Regional Pizza Styles: Different Types of Pizza in the U.S
The introduction of pizza can be traced back to the late 19th and early 20th centuries when Italian immigrants brought their culinary traditions to cities like New York and Chicago.
Post-World War II prosperity led to a shift in dining habits, with families increasingly dining out and pizza emerging as a popular choice for casual meals. Its convenience—easily ordered for delivery or takeout—made it appealing to busy individuals and families, while its social aspect made it a favorite for gatherings and celebrations.
This article explores the rich tapestry of regional pizza styles across the U.S., highlighting the distinct characteristics that make each type special. From the bustling streets of New York City to the deep-dish pizzerias of Chicago, each region boasts its own unique style of pizza.
New York-Style Pizza
You can't talk about American pizzas without mentioning New York, a city that has become synonymous with this iconic dish.
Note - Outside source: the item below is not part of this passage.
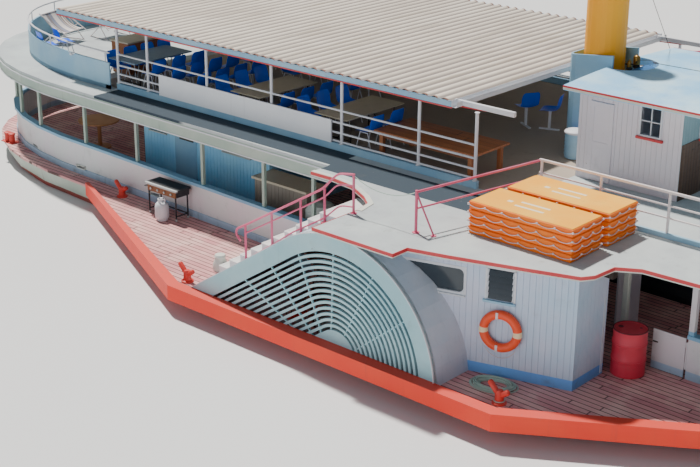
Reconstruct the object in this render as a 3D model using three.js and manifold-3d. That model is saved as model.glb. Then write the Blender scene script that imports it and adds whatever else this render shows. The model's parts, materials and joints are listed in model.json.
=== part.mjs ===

New York-style pizza is renowned for its large, thin, and flexible slices, making it a favorite among busy city dwellers and tourists alike. The hallmark of this pizza is its crust, which strikes a delicate balance between being crispy on the outside and remaining soft and chewy beneath. This unique texture allows for the characteristic folding of the slice, enabling eaters to enjoy it with one hand while navigating the bustling streets of the city.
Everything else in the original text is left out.